The issue’s visuals are provided by Simone Buonfantino and Eric Arciniega, and both do decent work on this tale. Buonfantino’s lines are loose and cartoony, which works well for the action sequences of Captain Marvel fighting aliens in space. The scenes set on Earth, though, are seriously lacking in visual energy. Admittedly part of that is due to the content of the story – the two kids are literally waiting around at the museum for Carol to arrive – but Buonfantino still could have chosen to make that more visually engaging. The kids are at the Air Force Museum, where there’s no shortage of cool stuff to see (I lived in Dayton, Ohio, home of the National Museum of the US Air Force, for most of my life, and I’ve been there many, many times). Turning their conversation into a ‘walk-and-talk’ as they stroll around the sprawling museum would have allowed the opportunity for more visual interest by incorporating different planes and other memorabilia into the backgrounds of the scenes. As it was, the backgrounds in most of the scenes at the museum were either sparse or non-existent, with colorist Arciniega filling in with different gradiants. The effect is fine, and there’s nothing bad about the work from either Buonfantino or Arciniega, but more definitely could have been done to liven up those museum scenes.

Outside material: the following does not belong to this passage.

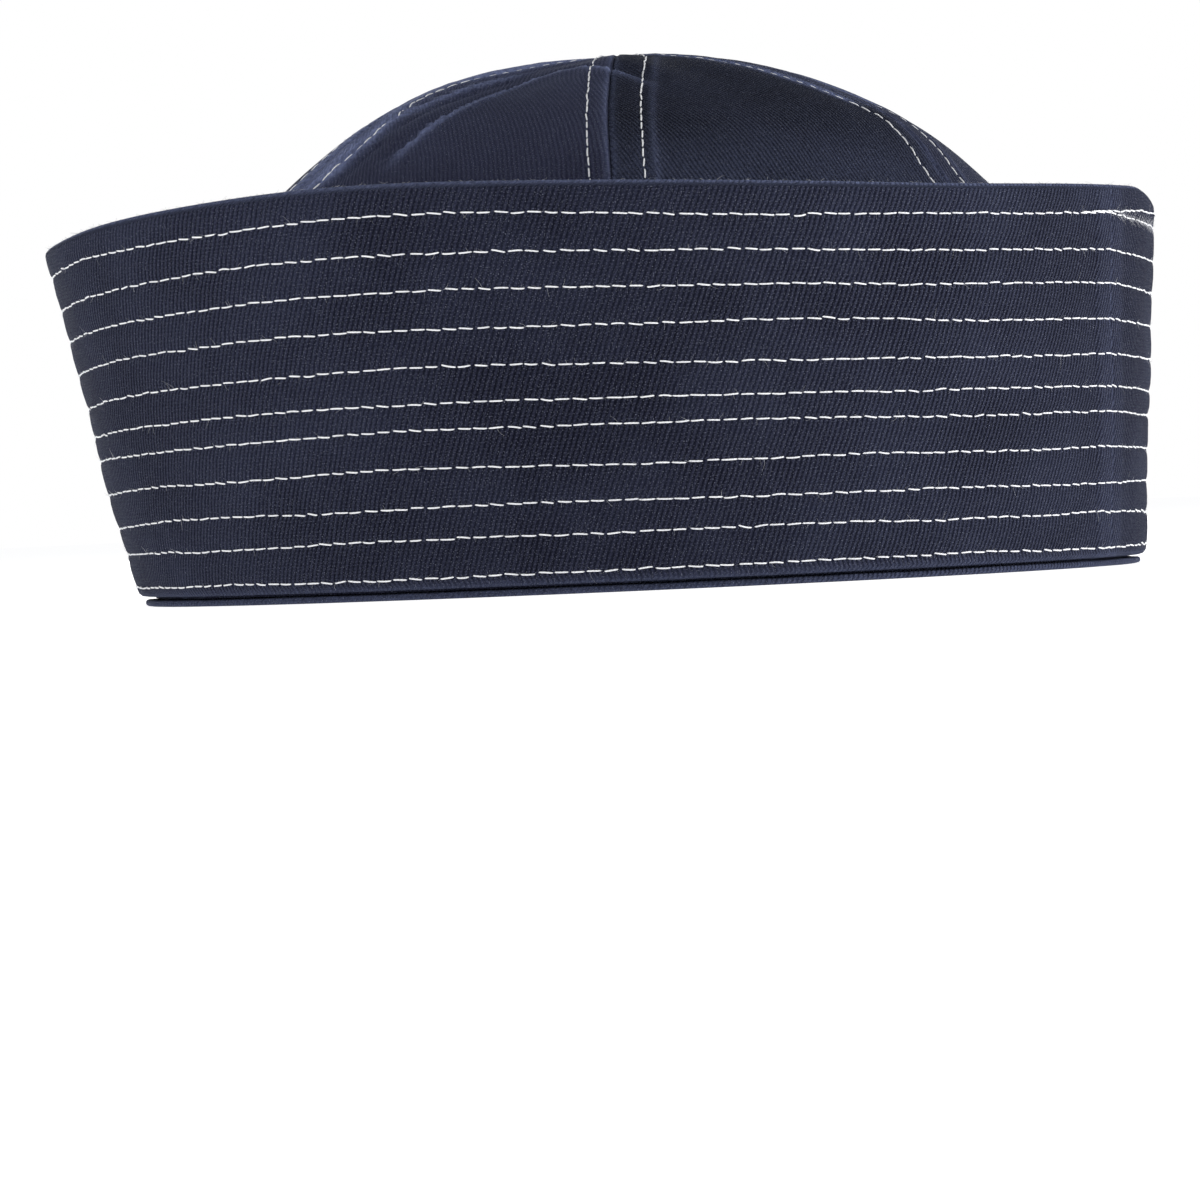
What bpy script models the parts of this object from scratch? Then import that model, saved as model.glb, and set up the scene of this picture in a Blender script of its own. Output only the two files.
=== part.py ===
"""Sailor cap of cotton twill: a domed crown of six gores inside a deep turned-up brim, with a headband.

Metres, +Z up. The cap rests on its headband at z = 0, with the middle of its rim over the origin. Its
front faces -Y and the wearer's left is +X. A turn is an angle round the cap in degrees, from the front
towards the wearer's left.
"""

import math
from collections import namedtuple

import bpy

COLLECTION_NAME = "sailor_cap"

# Clearance between neighbouring pieces of cloth
CLEARANCE = 0.0003

# Headband: a band of folded twill inside the crown, whose lower edge turns out into a lip under the brim
HEADBAND_WALL = 0.0013
HEADBAND_HEIGHT = 0.028
LIP_SETBACK = 0.0012

# Crown: the outer face of the dome
CROWN_HALF_LENGTH = 0.1007
CROWN_HALF_WIDTH = 0.0837
CROWN_HEIGHT = 0.1078
CROWN_WALL = 0.0012
CROWN_TIP_RADIUS = 0.0009
CROWN_LEAN = 0.0012
RISE_POWER = 2.55
RING_POWER = 2.04

# Brim: a stiff stitched band that stands round the crown and leans out towards its rim
BRIM_WALL = 0.003
BRIM_HEIGHT = 0.0755
RIM_FLARE_LENGTH = 0.0099
RIM_FLARE_WIDTH = 0.0086
RIM_SHIFT = 0.0060
BRIM_EDGE_ROUND = 0.0013
BRIM_EDGE_STEPS = 3

# The rim's height round the cap, as a share of BRIM_HEIGHT
RimStation = namedtuple("RimStation", "turn height_share")
RIM_LINE = (
    RimStation(turn=0, height_share=0.950),
    RimStation(turn=25, height_share=0.982),
    RimStation(turn=55, height_share=1.010),
    RimStation(turn=90, height_share=0.985),
    RimStation(turn=115, height_share=0.970),
    RimStation(turn=142, height_share=0.985),
    RimStation(turn=180, height_share=1.020),
    RimStation(turn=215, height_share=1.010),
    RimStation(turn=250, height_share=0.985),
    RimStation(turn=280, height_share=0.990),
    RimStation(turn=310, height_share=1.000),
    RimStation(turn=335, height_share=0.975),
)

# Where the crown's six seams run down to its lower edge
SEAM_TURNS = (14.0, 77.5, 142.0, 200.0, 258.0, 316.0)

# Soft folds of the crown. Rise and its reach are shares of CROWN_HEIGHT, and so is the depth, inwards
Fold = namedtuple("Fold", "turn rise turn_reach rise_reach depth_share")
CROWN_FOLDS = (
    Fold(turn=352, rise=0.79, turn_reach=15, rise_reach=0.070, depth_share=0.016),
    Fold(turn=12, rise=0.93, turn_reach=16, rise_reach=0.030, depth_share=-0.012),
    Fold(turn=38, rise=0.93, turn_reach=18, rise_reach=0.035, depth_share=0.020),
    Fold(turn=40, rise=0.85, turn_reach=17, rise_reach=0.045, depth_share=-0.012),
    Fold(turn=105, rise=0.94, turn_reach=13, rise_reach=0.030, depth_share=0.008),
    Fold(turn=138, rise=0.82, turn_reach=22, rise_reach=0.110, depth_share=-0.014),
    Fold(turn=172, rise=0.86, turn_reach=16, rise_reach=0.080, depth_share=0.014),
    Fold(turn=232, rise=0.90, turn_reach=17, rise_reach=0.050, depth_share=0.016),
    Fold(turn=288, rise=0.84, turn_reach=18, rise_reach=0.070, depth_share=0.012),
)

# Facets
COLUMNS_PER_GORE = 12
GORE_ROWS = 14
HEADBAND_ROWS = 4
BRIM_ROWS = 4

# Heights and sizes that follow from those above
SEAT_HEIGHT = HEADBAND_WALL + CLEARANCE
BRIM_HALF_LENGTH = CROWN_HALF_LENGTH + CLEARANCE + BRIM_WALL
BRIM_HALF_WIDTH = CROWN_HALF_WIDTH + CLEARANCE + BRIM_WALL
NAVY = (0.020, 0.024, 0.046, 1.0)


def turn_gap(turn, other):
    """Degrees from one turn to another, by the shorter way round."""
    return (turn - other + 180.0) % 360.0 - 180.0


def rim_share(turn):
    """Share of BRIM_HEIGHT at a turn, on a smooth closed curve through RIM_LINE."""
    count = len(RIM_LINE)
    turn %= 360.0
    start = max(i for i in range(count) if RIM_LINE[i].turn <= turn)
    near = []
    for step in (-1, 0, 1, 2):
        laps, index = divmod(start + step, count)
        near.append((RIM_LINE[index].turn + 360.0 * laps, RIM_LINE[index].height_share))
    (t0, h0), (t1, h1), (t2, h2), (t3, h3) = near
    slope_in = (h2 - h0) / (t2 - t0) * (t2 - t1)
    slope_out = (h3 - h1) / (t3 - t1) * (t2 - t1)
    u = (turn - t1) / (t2 - t1)
    return (
        (2 * u**3 - 3 * u**2 + 1) * h1
        + (u**3 - 2 * u**2 + u) * slope_in
        + (3 * u**2 - 2 * u**3) * h2
        + (u**3 - u**2) * slope_out
    )


def fold_depth(turn, rise):
    """How far the folds push the crown in at this turn and share of its height."""
    depth = 0.0
    for fold in CROWN_FOLDS:
        across = turn_gap(turn, fold.turn) / fold.turn_reach
        up = (rise - fold.rise) / fold.rise_reach
        depth += fold.depth_share * math.exp(-(across**2 + up**2) / 2)
    return depth * CROWN_HEIGHT


def crown_point(turn, ring, inset=0.0):
    """A point on the crown, where ring is 1 at the lower edge and 0 at the top. Inset is inwards."""
    angle = math.radians(turn)
    rise = (1.0 - ring**RING_POWER) ** (1.0 / RISE_POWER)
    depth = fold_depth(turn, rise)
    level = math.sqrt(1.0 - ring**2)
    half_width = CROWN_HALF_WIDTH * ring - (inset + depth) * ring
    half_length = CROWN_HALF_LENGTH * ring - (inset + depth) * ring
    return (
        half_width * math.sin(angle),
        -half_length * math.cos(angle) + RIM_SHIFT - CROWN_LEAN * rise,
        SEAT_HEIGHT + (CROWN_HEIGHT - SEAT_HEIGHT) * rise - depth * level,
    )


def ring_at_height(height):
    """The crown's ring value at a height above the surface that the cap rests on."""
    rise = (height - SEAT_HEIGHT) / (CROWN_HEIGHT - SEAT_HEIGHT)
    return (1.0 - rise**RISE_POWER) ** (1.0 / RING_POWER)


def brim_point(turn, share):
    """A point on the brim's outer face, where share is 0 at its lower edge and 1 at the rim."""
    angle = math.radians(turn)
    rim = BRIM_HEIGHT * rim_share(turn)
    return (
        (BRIM_HALF_WIDTH + RIM_FLARE_WIDTH * share) * math.sin(angle),
        -(BRIM_HALF_LENGTH + RIM_FLARE_LENGTH * share) * math.cos(angle) + RIM_SHIFT * (1.0 - share),
        SEAT_HEIGHT + (rim - SEAT_HEIGHT) * share,
    )


def stations(start, end):
    """Turns across one gore, both seams included."""
    return [start + (end - start) * i / COLUMNS_PER_GORE for i in range(COLUMNS_PER_GORE + 1)]


def gore_spans():
    """The start and end turn of each gore."""
    ends = SEAM_TURNS[1:] + (SEAM_TURNS[0] + 360.0,)
    return list(zip(SEAM_TURNS, ends))


def round_stations():
    """Turns all the way round, in step with the gores' facets."""
    turns = []
    for start, end in gore_spans():
        turns += stations(start, end)[:-1]
    return turns


def mesh_from_rows(name, rows, closed):
    """A sheet of quads through rows of points, whose faces look away from the cap's middle."""
    width = len(rows[0])
    points = [point for row in rows for point in row]
    faces = []
    for r in range(len(rows) - 1):
        for c in range(width if closed else width - 1):
            here, there = r * width + c, r * width + (c + 1) % width
            faces.append((here, there, there + width, here + width))
    mesh = bpy.data.meshes.new(name)
    mesh.from_pydata(points, [], faces)
    mesh.update()
    return mesh


def twill_material(name):
    """Plain navy cloth."""
    material = bpy.data.materials.new(name)
    material.use_nodes = True
    shader = material.node_tree.nodes["Principled BSDF"]
    shader.inputs["Base Color"].default_value = NAVY
    shader.inputs["Roughness"].default_value = 0.85
    shader.inputs["Metallic"].default_value = 0.0
    return material


def add_piece(name, mesh, wall):
    """An object of one sheet of cloth, thickened towards its inner side."""
    piece = bpy.data.objects.new(name, mesh)
    bpy.data.collections[COLLECTION_NAME].objects.link(piece)
    mesh.materials.append(twill_material(name + "_cloth"))
    mesh.shade_smooth()
    mesh.set_sharp_from_angle(angle=math.radians(40))
    thickness = piece.modifiers.new("wall", "SOLIDIFY")
    thickness.thickness = wall
    thickness.offset = -1.0
    thickness.use_even_offset = True
    return piece


def gore(name, start, end):
    """One gore of the crown, from the lower edge to its tip, clear of the gores beside it."""
    tip_ring = CROWN_TIP_RADIUS / CROWN_HALF_WIDTH
    steepest = math.acos(tip_ring)
    rows = []
    for r in range(GORE_ROWS + 1):
        ring = math.cos(steepest * r / GORE_ROWS)
        row = []
        for turn in stations(start, end):
            angle = math.radians(turn)
            reach = math.hypot(CROWN_HALF_WIDTH * math.cos(angle), CROWN_HALF_LENGTH * math.sin(angle))
            inset = math.degrees(CLEARANCE / 2 / (reach * ring))
            row.append(crown_point(min(max(turn, start + inset), end - inset), ring))
        rows.append(row)
    return add_piece(name, mesh_from_rows(name, rows, closed=False), CROWN_WALL)


def headband():
    """The band inside the crown, with the lip that turns out under the crown and the brim."""
    rows = []
    inset = CROWN_WALL + CLEARANCE
    lip_width = BRIM_HALF_WIDTH - LIP_SETBACK
    lip_length = BRIM_HALF_LENGTH - LIP_SETBACK
    turns = round_stations()
    rows.append(
        [
            (
                lip_width * math.sin(math.radians(t)),
                -lip_length * math.cos(math.radians(t)) + RIM_SHIFT,
                HEADBAND_WALL,
            )
            for t in turns
        ]
    )
    corner = [crown_point(t, 1.0, inset) for t in turns]
    rows.append([(x, y, HEADBAND_WALL) for x, y, _ in corner])
    for r in range(1, HEADBAND_ROWS + 1):
        height = SEAT_HEIGHT + (HEADBAND_HEIGHT - SEAT_HEIGHT) * r / HEADBAND_ROWS
        rows.append([crown_point(t, ring_at_height(height), inset) for t in turns])
    return add_piece("headband", mesh_from_rows("headband", rows, closed=True), HEADBAND_WALL)


def brim():
    """The turned-up band, with its rim and its lower fold rounded."""
    turns = round_stations()
    rows = [[brim_point(t, r / BRIM_ROWS) for t in turns] for r in range(BRIM_ROWS + 1)]
    piece = add_piece("brim", mesh_from_rows("brim", rows, closed=True), BRIM_WALL)
    rounding = piece.modifiers.new("rounding", "BEVEL")
    rounding.width = BRIM_EDGE_ROUND
    rounding.segments = BRIM_EDGE_STEPS
    rounding.limit_method = "ANGLE"
    rounding.angle_limit = math.radians(50)
    return piece


def clear_scene():
    """Removes what the scene holds and adds the cap's collection."""
    for obj in list(bpy.data.objects):
        bpy.data.objects.remove(obj, do_unlink=True)
    collection = bpy.data.collections.new(COLLECTION_NAME)
    bpy.context.scene.collection.children.link(collection)


def main():
    clear_scene()
    headband()
    for number, (start, end) in enumerate(gore_spans(), start=1):
        gore(f"crown_gore_{number}", start, end)
    brim()


main()
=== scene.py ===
"""Looks of a navy cotton twill sailor cap: a stitched turned-up brim, six crown gores, a headband and lint.

Metres, +Z up. The cap rests on its headband at z = 0, its front faces -Y and the wearer's left is +X.
A turn is an angle round the cap in degrees, from the front towards the wearer's left. A share is a height
on the brim, 0 at its lower fold and 1 at the rim. A climb is an angle up the crown in degrees, 0 at its
lower edge and 90 at the tip. Cloth maps are in millimetres, so that a weave's pitch is a real size.
"""

import logging
import math
from dataclasses import dataclass, field
from enum import Enum

import bpy
import numpy as np
from mathutils import Matrix, Vector
from mathutils.bvhtree import BVHTree

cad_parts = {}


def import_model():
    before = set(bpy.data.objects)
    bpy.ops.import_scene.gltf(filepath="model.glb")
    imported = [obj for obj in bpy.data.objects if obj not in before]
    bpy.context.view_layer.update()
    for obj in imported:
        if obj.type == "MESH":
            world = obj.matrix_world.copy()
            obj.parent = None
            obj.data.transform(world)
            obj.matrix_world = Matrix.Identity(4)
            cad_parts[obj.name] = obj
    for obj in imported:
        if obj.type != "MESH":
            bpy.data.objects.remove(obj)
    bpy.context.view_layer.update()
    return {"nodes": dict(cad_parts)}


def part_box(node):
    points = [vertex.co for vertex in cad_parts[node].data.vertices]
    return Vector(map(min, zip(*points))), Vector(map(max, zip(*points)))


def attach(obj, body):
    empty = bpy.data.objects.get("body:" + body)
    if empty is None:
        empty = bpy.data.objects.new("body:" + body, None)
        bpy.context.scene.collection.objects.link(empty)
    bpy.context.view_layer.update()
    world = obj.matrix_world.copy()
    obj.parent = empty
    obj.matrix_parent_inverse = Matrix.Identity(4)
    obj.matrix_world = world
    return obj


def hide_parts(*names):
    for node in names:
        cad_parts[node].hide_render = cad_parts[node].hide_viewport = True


MM = 0.001
CLOTH_MAP = "cloth_map"
# Mask of worn cloth, which also carries painted sheen, painted highlights and painted light.
WEAR_AND_SHEEN_MASK = "wear_and_sheen"
TINT_MASK = "tint"

Colour = tuple[float, float, float]

log = logging.getLogger("sailor_cap")


class Slot(Enum):
    """Names of material slots, which add_piece takes but does not use."""

    BRIM = "brim_twill"
    CROWN = "crown_twill"
    HEADBAND = "headband_twill"
    STITCHING = "stitching"


class Face(Enum):
    """The two faces of the brim's cloth."""

    OUTER = "outer"
    INNER = "inner"


def eased(value: np.ndarray | float, low: float, high: float) -> np.ndarray:
    """A smooth step.

    Args:
        value: The numbers to ease.
        low: Where the step starts, with the result 0.
        high: Where the step ends, with the result 1.

    Returns:
        The eased numbers.
    """
    share = np.clip((np.asarray(value) - low) / (high - low), 0.0, 1.0)
    return share * share * (3.0 - 2.0 * share)


def bell(value: np.ndarray | float, reach: float) -> np.ndarray:
    """A rounded bump of height 1 that fades over a reach to both sides."""
    return np.exp(-((np.asarray(value) / reach) ** 2))


def turn_gap(turns: np.ndarray, turn: float) -> np.ndarray:
    """Degrees from one turn to others, by the shorter way round."""
    return (np.asarray(turns) - turn + 180.0) % 360.0 - 180.0


def round_curve(samples: np.ndarray, turns: np.ndarray, waves: int) -> np.ndarray:
    """Reads a smooth closed curve through even samples round the cap.

    Args:
        samples: Values at equal turns, the first at turn 0.
        turns: Where to read the curve, in degrees.
        waves: How many waves round the cap the curve keeps.

    Returns:
        The curve's values at those turns.
    """
    spectrum = np.fft.rfft(samples) / len(samples)
    angles = np.radians(turns)
    total = np.full(angles.shape, spectrum[0].real)
    for wave in range(1, waves + 1):
        total += 2.0 * spectrum[wave].real * np.cos(wave * angles)
        total -= 2.0 * spectrum[wave].imag * np.sin(wave * angles)
    return total


def unit(vectors: np.ndarray) -> np.ndarray:
    """The same directions at length 1."""
    return vectors / np.maximum(np.linalg.norm(vectors, axis=-1, keepdims=True), 1e-12)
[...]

Ultimately, Captain Marvel: Braver & Mightier #1 is an accessible entry point into the character. This one-shot’s story doesn’t particularly illuminate anything new about Carol, and the art didn’t knock my socks off, but the issue does present a nice entry point for new readers coming in after seeing the movie. That’s ultimately the purpose of a book like this, and in that respect Houser, Buonfantino, Arciniega, and co. execute very well.
Final Verdict: For existing fans of Captain Marvel there’s nothing new here, but for everyone else, BROWSE this title to get a taste of what Carol’s adventures are like.